Autant d’anecdotes qui ne font toutefois pas rire tout le monde. Car aussi attachante et sympa soit-elle, la boule de poils blancs surmontée d’une touche de «rimmel» gris anthracite a ses détracteurs dans la grande maison. Mais son degré de popularité est tel que celles et ceux qui aimeraient le voir déguerpir n’osent pas témoigner à visage découvert, par peur de se mettre toute la boîte à dos. A l’exemple de ces collaboratrices allergiques aux poils de chat et contraintes de prendre un antihistaminique. «Je n’ai absolument rien contre les chats, mais si Tokay est là ou qu’il a passé près de mon bureau, j’ai les yeux qui coulent, je tousse et j’ai même des problèmes respiratoires. Mais ce chat bénéficie d’un tel niveau de sympathie que mes plaintes sont inaudibles et restent lettre morte, alors même que notre règlement stipule que les animaux sont interdits dans la maison et que la direction doit assurer notre bien-être au travail.»

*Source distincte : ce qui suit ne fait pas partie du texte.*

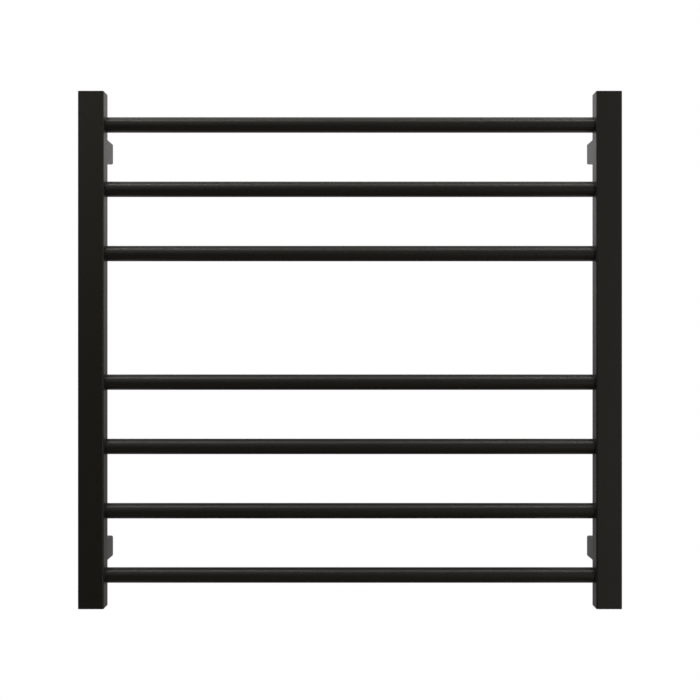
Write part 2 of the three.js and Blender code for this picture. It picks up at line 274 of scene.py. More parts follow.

Une plainte que nous avons relayée auprès des ressources humaines, qui nous ont répondu par un courriel de leur responsable Médias et porte-parole, Emmanuelle Jaquet: «Une grande majorité des collaboratrices et collaborateurs apprécient Tokay, devenu une véritable mascotte. Toutefois, la RTS est consciente que la présence d’un chat dans les locaux de la radio peut poser des problèmes de santé, d’allergies notamment ou/et sanitaires. Pour cette raison, nous sommes en train d’examiner des solutions satisfaisantes pour tout le monde, y compris pour notre «porteur d’image» à quatre pattes.» Un message un brin équivoque qui pourrait ouvrir le dernier cha... pitre d’une belle histoire d’amour entre le cha... rmant et chat... oyant félidé et ses cha... leureux aficionados.